• [WORK TO COMPLETE]:
Check each line of the records for "type"; collect those that have it.

• [INPUT]:
[start]
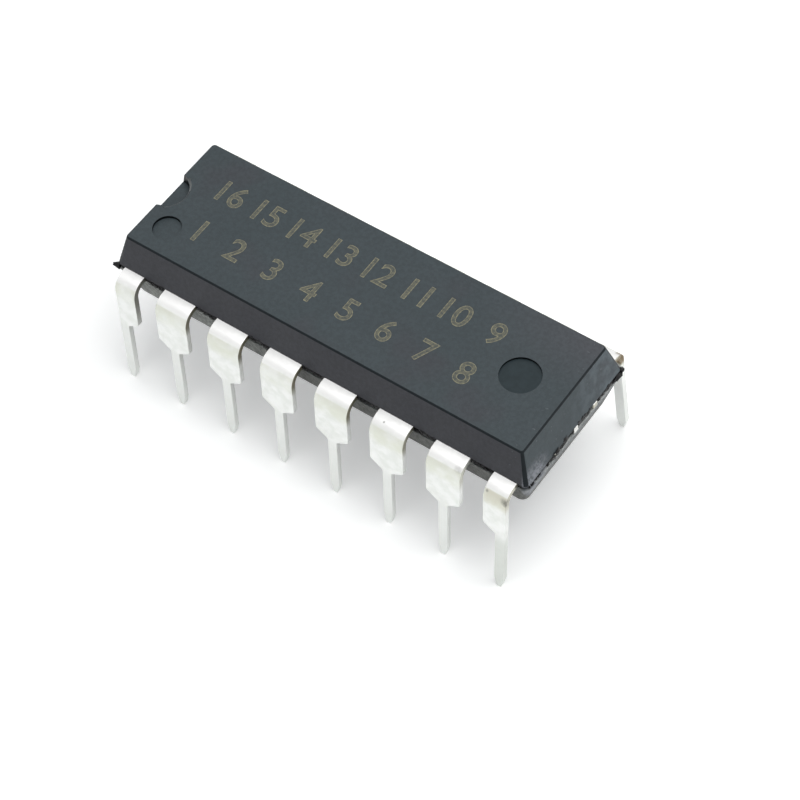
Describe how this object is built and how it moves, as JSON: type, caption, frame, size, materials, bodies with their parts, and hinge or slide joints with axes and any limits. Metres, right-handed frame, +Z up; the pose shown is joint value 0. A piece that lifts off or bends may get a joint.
[end]
[start]
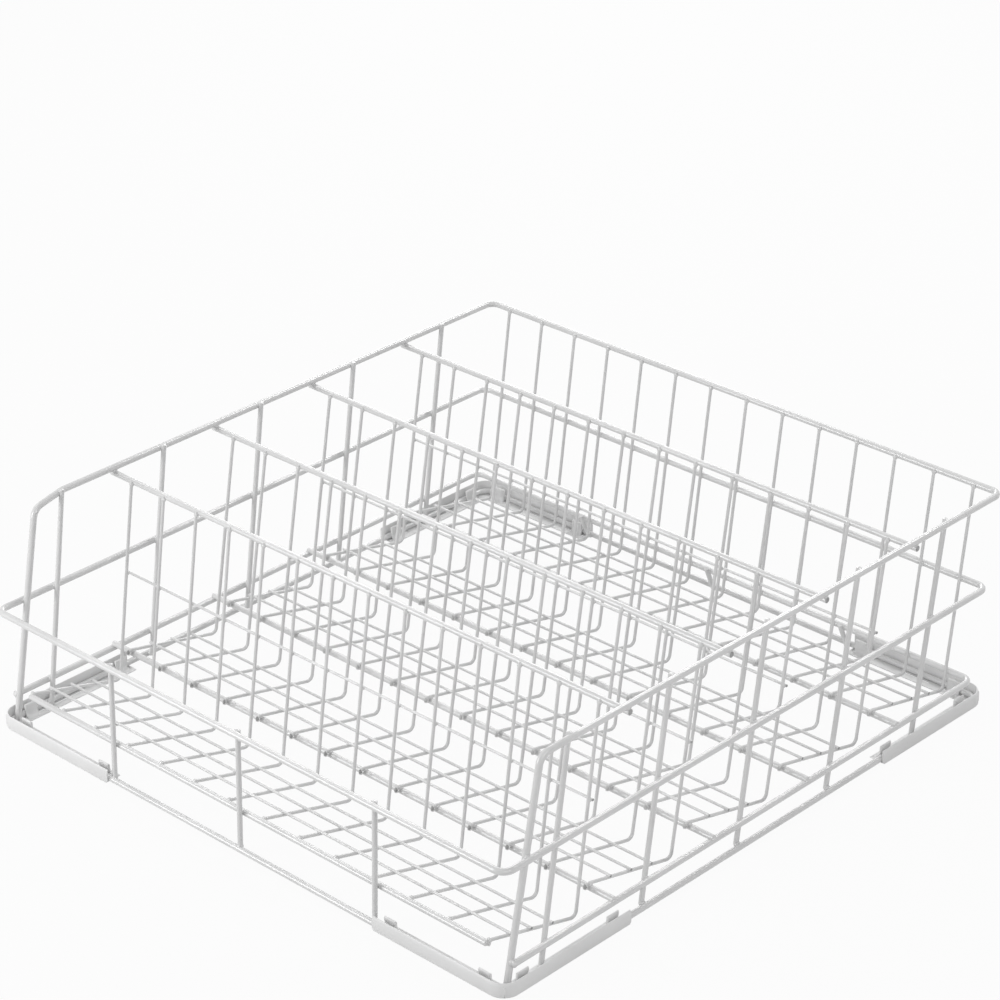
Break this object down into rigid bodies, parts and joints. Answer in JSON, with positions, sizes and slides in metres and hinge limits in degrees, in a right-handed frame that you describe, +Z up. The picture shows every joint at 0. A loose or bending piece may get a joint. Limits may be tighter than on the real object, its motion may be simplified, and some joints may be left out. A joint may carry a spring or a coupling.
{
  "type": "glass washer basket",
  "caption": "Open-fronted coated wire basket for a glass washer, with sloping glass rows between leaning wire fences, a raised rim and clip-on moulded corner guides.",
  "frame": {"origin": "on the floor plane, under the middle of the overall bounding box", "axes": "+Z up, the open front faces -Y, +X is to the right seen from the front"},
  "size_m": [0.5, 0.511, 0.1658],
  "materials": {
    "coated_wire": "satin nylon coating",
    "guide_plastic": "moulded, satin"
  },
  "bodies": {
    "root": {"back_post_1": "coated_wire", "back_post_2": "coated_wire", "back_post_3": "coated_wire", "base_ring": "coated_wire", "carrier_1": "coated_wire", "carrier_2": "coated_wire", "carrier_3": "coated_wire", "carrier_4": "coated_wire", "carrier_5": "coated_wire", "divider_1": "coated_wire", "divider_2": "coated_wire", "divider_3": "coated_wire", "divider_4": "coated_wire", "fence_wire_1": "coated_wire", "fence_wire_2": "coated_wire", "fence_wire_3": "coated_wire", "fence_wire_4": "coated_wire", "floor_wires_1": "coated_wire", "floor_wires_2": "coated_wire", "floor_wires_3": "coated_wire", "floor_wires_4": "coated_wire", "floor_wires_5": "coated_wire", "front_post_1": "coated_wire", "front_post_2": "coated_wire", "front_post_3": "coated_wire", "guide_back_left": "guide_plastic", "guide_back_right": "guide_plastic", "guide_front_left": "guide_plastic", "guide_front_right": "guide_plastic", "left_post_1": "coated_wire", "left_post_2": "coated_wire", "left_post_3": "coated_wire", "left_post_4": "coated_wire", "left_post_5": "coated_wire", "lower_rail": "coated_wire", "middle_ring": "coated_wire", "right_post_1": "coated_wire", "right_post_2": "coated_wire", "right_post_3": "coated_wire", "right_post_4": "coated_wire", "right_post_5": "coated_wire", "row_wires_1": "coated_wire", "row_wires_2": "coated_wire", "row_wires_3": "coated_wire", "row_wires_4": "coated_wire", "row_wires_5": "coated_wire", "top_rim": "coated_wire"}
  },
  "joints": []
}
[end]
[start]
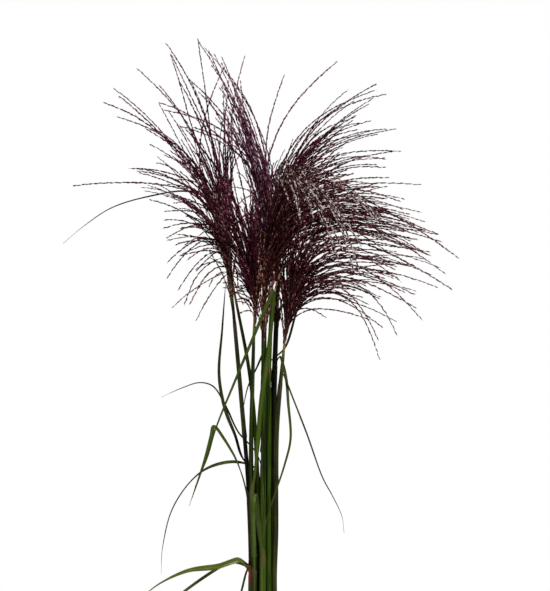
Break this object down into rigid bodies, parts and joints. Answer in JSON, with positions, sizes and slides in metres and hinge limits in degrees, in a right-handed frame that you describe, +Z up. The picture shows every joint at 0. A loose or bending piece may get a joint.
[end]
• [FULL OUTPUT]:
Describe how this object is built and how it moves, as JSON: type, caption, frame, size, materials, bodies with their parts, and hinge or slide joints with axes and any limits. Metres, right-handed frame, +Z up; the pose shown is joint value 0. A piece that lifts off or bends may get a joint.
  "type": "glass washer basket",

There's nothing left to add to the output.